Enquanto o Brasil fala em baixar as armas, a Ucrânia propõe incrementar seu poder militar. O presidente Volodomyr Zelensky apresentou ao Rada, como é chamado o congresso ucraniano, o seu "plano da vitória", que propõe a entrada imediata dos ucranianos na Otan, a aliança militar liderada pelos Estados Unidos, e a autorização para que seu país use os mísseis de longo alcance doados pelos aliados em território russo.

O plano já tinha sido apresentado aos líderes de Estados Unidos, Alemanha, França, Reino Unido e Itália. Nesta quinta, Zelensky apresentará pessoalmente a proposta a outros líderes europeus, durante a Cúpula da União Europeia e também aos ministros de Defesa dos países da Otan que, assim como a UE, também tem sede em Bruxelas, na Bélgica.

Além do que já foi divulgado, há 3 pontos que não foram divulgados publicamente. O tom do plano de Zelensky é forçar a Rússia a deixar os territórios que invadiu. No Itamaraty e em Kiev, fontes ouvidas pelo SBT News consideram esta a parte mais difícil e já vislumbram um cenário em que a Ucrânia terá de ceder territórios para terminar com a guerra, algo que, por enquanto, o governo ucraniano rejeita publicamente.

Brasil e o diálogo com a Rússia

O embaixador Rafael Mello Vidal lembra que o Brasil tem um "espaço político junto à Rússia, sobretudo no contexto dos Brics, um espaço que a maioria dos aliados da Ucrânia não tem hoje", mas insiste que é preciso primeiro baixar as armas e depois estabelecer as condições de negociação.

"Muitas vezes pra você chegar a um cessar-fogo, se você colocar condições que já fazem parte de um acordo de paz, você não vai chegar ao cessar-fogo. Portanto, seria natural que em todo o processo de cessar-fogo que as armas deixem de atuar mas circunstâncias em que se encontram. E a partir daí se vai buscar uma negociação que, no caso da Ucrânia, está mais do que claro e o Brasil defende também a integridade territorial da Ucrânia. Isso já foi dito em todas as instâncias políticas multilaterais".

Se há um desentendimento público entre os líderes dos dois países, em outras esferas de poder e da sociedade ucraniana, há um esforço para que haja aproximação e entendimento. Nos bastidores do governo do país, há um entendimento de que, se o Brasil emitiu sinais equivocados, a Ucrânia também errou a mão. Há um consenso de que é preciso reconfigurar as relações.

Deputado mais jovem do parlamento ucraniano, Sviatoslav Yurash, de 28 anos, faz parte de um grupo que une Legislativo e Executivo do país para tentar se aproximar da América Latina, especialmente do Brasil. "Está muito claro que não prestamos a devida atenção. Nós não tentamos nos envolver mais com o Brasil, especialmente quando estava planejando iniciativas para tentar chegar à paz com a Rússia"

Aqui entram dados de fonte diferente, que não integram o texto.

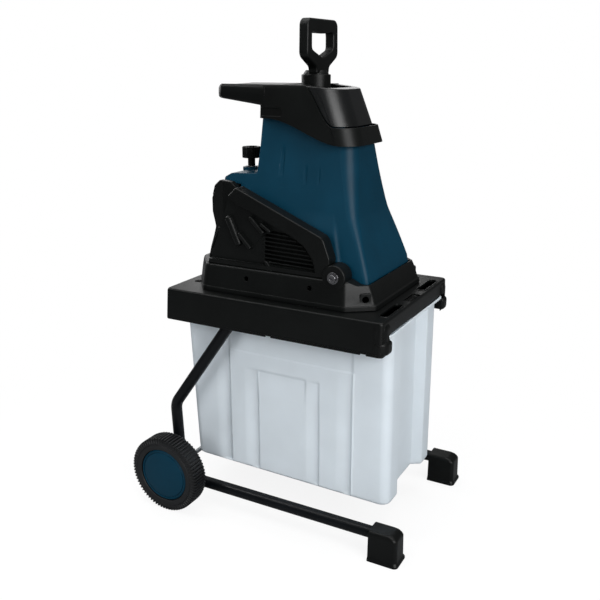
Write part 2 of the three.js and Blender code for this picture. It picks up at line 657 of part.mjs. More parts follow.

"Foi um erro não ter feito isso antes?"

"Claro".

Yurash participa de um grupo que promove intercâmbio entre autoridades, representantes da sociedade civil e jornalistas dos dois países. Mas nada é simples em um país em guerra. Na próxima semana, o deputado deixa as atividades parlamentares e volta para a frente de batalha, onde luta como soldado desde o início do conflito.